▶ _What is asked_
Write out the listing in full, matching it word for word.

▶ _Material provided_

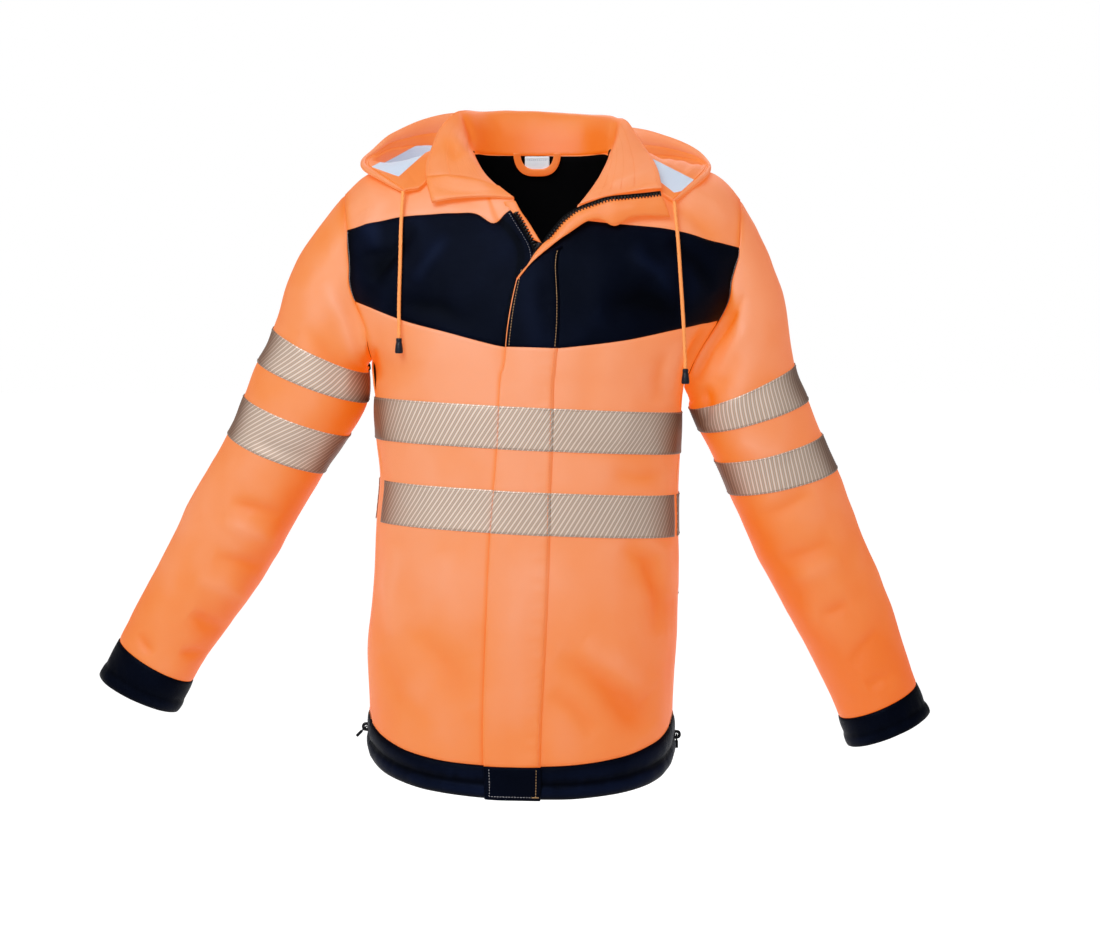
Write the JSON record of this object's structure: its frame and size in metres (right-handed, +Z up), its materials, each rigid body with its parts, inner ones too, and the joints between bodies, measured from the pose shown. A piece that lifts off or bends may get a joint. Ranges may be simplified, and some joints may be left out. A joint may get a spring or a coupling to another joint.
{
  "type": "hi-vis work jacket",
  "caption": "Hi-vis orange and navy hooded work jacket, filled out and hollow, collar open, with reflective tape, storm flap over a front zip and side vent zips.",
  "frame": {"origin": "middle of the neck opening on the shoulder line's plane, 38 mm below the ends of the neck's shoulder seams; the wearer's shoulders and neck carry the jacket there", "axes": "+Z up, -Y out of the front closing, +X towards the wearer's left arm"},
  "size_m": [1.0166, 0.3431, 0.8241],
  "materials": {
    "orange_cloth": "soft sheen, plain woven hi-vis shell cloth",
    "navy_cloth": "soft sheen, plain woven shell cloth",
    "black_lining": "matte quilted lining",
    "reflective_tape": "satin segmented reflective tape with fine slanting stripes",
    "pale_mesh": "matte knitted mesh",
    "black_zip": "moulded teeth on woven tape",
    "dark_metal": "semi-gloss",
    "white_label": "matte woven, blank",
    "orange_cord": "braided",
    "black_plastic": "moulded"
  },
  "bodies": {
    "jacket": {"back_panel": "orange_cloth", "collar": "orange_cloth", "collar_guard": "orange_cloth", "cord_end_left": "black_plastic", "cord_end_right": "black_plastic", "cord_left": "orange_cord", "cord_right": "orange_cord", "cuff_left": "navy_cloth", "cuff_right": "navy_cloth", "flap_facing": "orange_cloth", "flap_navy": "navy_cloth", "flap_orange": "orange_cloth", "flap_piping": "orange_cloth", "flap_tab": "navy_cloth", "front_left_panel": "orange_cloth", "front_right_panel": "orange_cloth", "hang_loop": "orange_cloth", "hem_band_back": "navy_cloth", "hem_band_left": "navy_cloth", "hem_band_right": "navy_cloth", "hood_lining": "pale_mesh", "hood_rim": "orange_cloth", "hood_shell": "orange_cloth", "label": "white_label", "main_slider": "dark_metal", "shoulder_left": "orange_cloth", "shoulder_right": "orange_cloth", "sleeve_left": "orange_cloth", "sleeve_left_tape_lower": "reflective_tape", "sleeve_left_tape_upper": "reflective_tape", "sleeve_right": "orange_cloth", "sleeve_right_tape_lower": "reflective_tape", "sleeve_right_tape_upper": "reflective_tape", "tape_lower_back": "reflective_tape", "tape_lower_flap": "reflective_tape", "tape_lower_left": "reflective_tape", "tape_lower_right": "reflective_tape", "tape_upper_back": "reflective_tape", "tape_upper_flap": "reflective_tape", "tape_upper_left": "reflective_tape", "tape_upper_right": "reflective_tape", "upper_lining": "black_lining", "vent_left_slider": "dark_metal", "vent_right_slider": "dark_metal", "vent_zip_left": "black_zip", "vent_zip_right": "black_zip", "yoke_left": "navy_cloth", "yoke_right": "navy_cloth", "zip_guard": "orange_cloth", "zip_left": "black_zip", "zip_right": "black_zip"},
    "main_pull": {"main_pull": "dark_metal"},
    "vent_left_pull": {"vent_left_pull": "dark_metal"},
    "vent_right_pull": {"vent_right_pull": "dark_metal"}
  },
  "joints": [
    {"name": "main_pull_hinge", "type": "hinge", "parent": "jacket", "child": "main_pull", "pos_m": [-0.00201, -0.11799, -0.0787], "axis": [-0.8858, 0.1388, 0.4429], "range_deg": [0, 120]},
    {"name": "vent_left_pull_hinge", "type": "hinge", "parent": "jacket", "child": "vent_left_pull", "pos_m": [0.16568, 0.00558, -0.67131], "axis": [0.0265, -0.9996, 0], "range_deg": [0, 120]},
    {"name": "vent_right_pull_hinge", "type": "hinge", "parent": "jacket", "child": "vent_right_pull", "pos_m": [-0.21368, 0.00559, -0.66178], "axis": [0.0267, 0.9996, 0], "range_deg": [-45, 75]}
  ]
}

▶ _Answer in full_
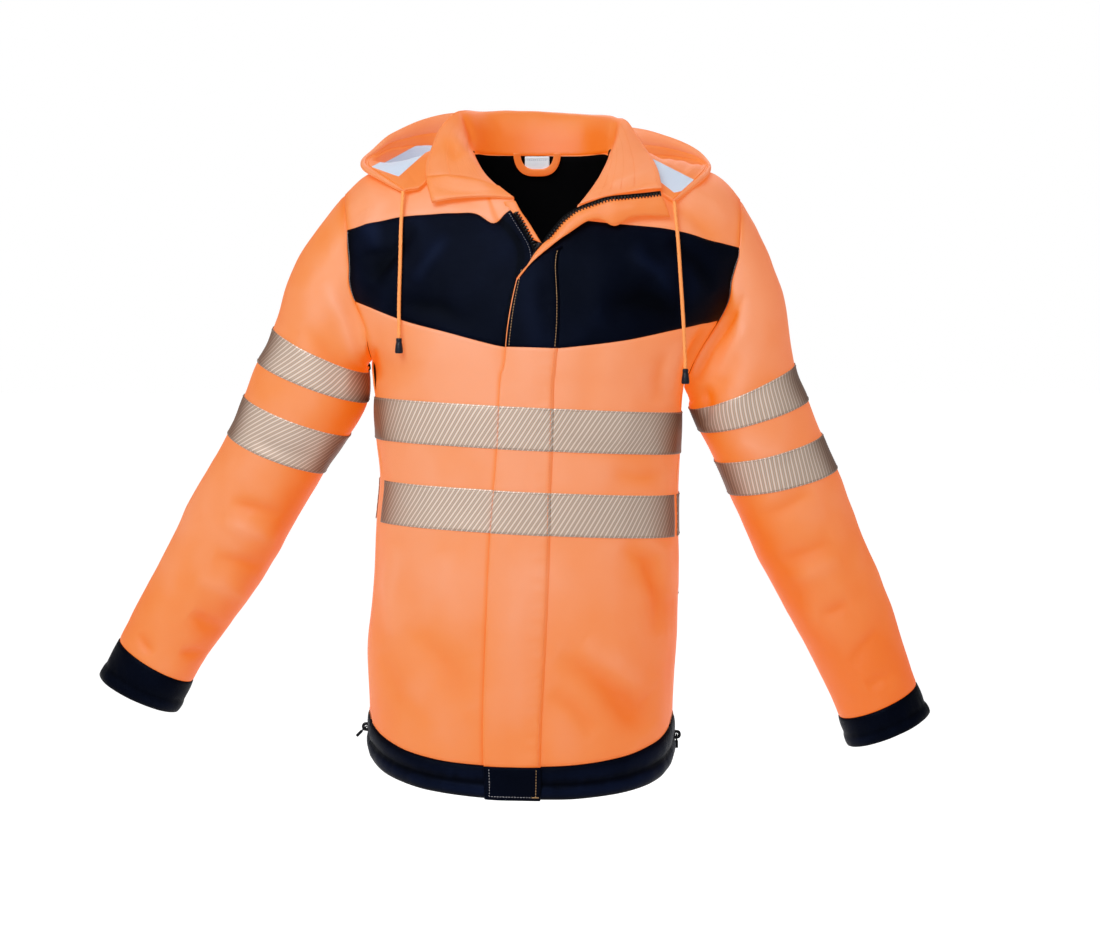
Write the JSON record of this object's structure: its frame and size in metres (right-handed, +Z up), its materials, each rigid body with its parts, inner ones too, and the joints between bodies, measured from the pose shown. A piece that lifts off or bends may get a joint. Ranges may be simplified, and some joints may be left out. A joint may get a spring or a coupling to another joint.
{
  "type": "hi-vis work jacket",
  "caption": "Hi-vis orange and navy hooded work jacket, filled out and hollow, collar open, with reflective tape, storm flap over a front zip and side vent zips.",
  "frame": {"origin": "middle of the neck opening on the shoulder line's plane, 38 mm below the ends of the neck's shoulder seams; the wearer's shoulders and neck carry the jacket there", "axes": "+Z up, -Y out of the front closing, +X towards the wearer's left arm"},
  "size_m": [1.0166, 0.3431, 0.8241],
  "materials": {
    "orange_cloth": "soft sheen, plain woven hi-vis shell cloth",
    "navy_cloth": "soft sheen, plain woven shell cloth",
    "black_lining": "matte quilted lining",
    "reflective_tape": "satin segmented reflective tape with fine slanting stripes",
    "pale_mesh": "matte knitted mesh",
    "black_zip": "moulded teeth on woven tape",
    "dark_metal": "semi-gloss",
    "white_label": "matte woven, blank",
    "orange_cord": "braided",
    "black_plastic": "moulded"
  },
  "bodies": {
    "jacket": {"back_panel": "orange_cloth", "collar": "orange_cloth", "collar_guard": "orange_cloth", "cord_end_left": "black_plastic", "cord_end_right": "black_plastic", "cord_left": "orange_cord", "cord_right": "orange_cord", "cuff_left": "navy_cloth", "cuff_right": "navy_cloth", "flap_facing": "orange_cloth", "flap_navy": "navy_cloth", "flap_orange": "orange_cloth", "flap_piping": "orange_cloth", "flap_tab": "navy_cloth", "front_left_panel": "orange_cloth", "front_right_panel": "orange_cloth", "hang_loop": "orange_cloth", "hem_band_back": "navy_cloth", "hem_band_left": "navy_cloth", "hem_band_right": "navy_cloth", "hood_lining": "pale_mesh", "hood_rim": "orange_cloth", "hood_shell": "orange_cloth", "label": "white_label", "main_slider": "dark_metal", "shoulder_left": "orange_cloth", "shoulder_right": "orange_cloth", "sleeve_left": "orange_cloth", "sleeve_left_tape_lower": "reflective_tape", "sleeve_left_tape_upper": "reflective_tape", "sleeve_right": "orange_cloth", "sleeve_right_tape_lower": "reflective_tape", "sleeve_right_tape_upper": "reflective_tape", "tape_lower_back": "reflective_tape", "tape_lower_flap": "reflective_tape", "tape_lower_left": "reflective_tape", "tape_lower_right": "reflective_tape", "tape_upper_back": "reflective_tape", "tape_upper_flap": "reflective_tape", "tape_upper_left": "reflective_tape", "tape_upper_right": "reflective_tape", "upper_lining": "black_lining", "vent_left_slider": "dark_metal", "vent_right_slider": "dark_metal", "vent_zip_left": "black_zip", "vent_zip_right": "black_zip", "yoke_left": "navy_cloth", "yoke_right": "navy_cloth", "zip_guard": "orange_cloth", "zip_left": "black_zip", "zip_right": "black_zip"},
    "main_pull": {"main_pull": "dark_metal"},
    "vent_left_pull": {"vent_left_pull": "dark_metal"},
    "vent_right_pull": {"vent_right_pull": "dark_metal"}
  },
  "joints": [
    {"name": "main_pull_hinge", "type": "hinge", "parent": "jacket", "child": "main_pull", "pos_m": [-0.00201, -0.11799, -0.0787], "axis": [-0.8858, 0.1388, 0.4429], "range_deg": [0, 120]},
    {"name": "vent_left_pull_hinge", "type": "hinge", "parent": "jacket", "child": "vent_left_pull", "pos_m": [0.16568, 0.00558, -0.67131], "axis": [0.0265, -0.9996, 0], "range_deg": [0, 120]},
    {"name": "vent_right_pull_hinge", "type": "hinge", "parent": "jacket", "child": "vent_right_pull", "pos_m": [-0.21368, 0.00559, -0.66178], "axis": [0.0267, 0.9996, 0], "range_deg": [-45, 75]}
  ]
}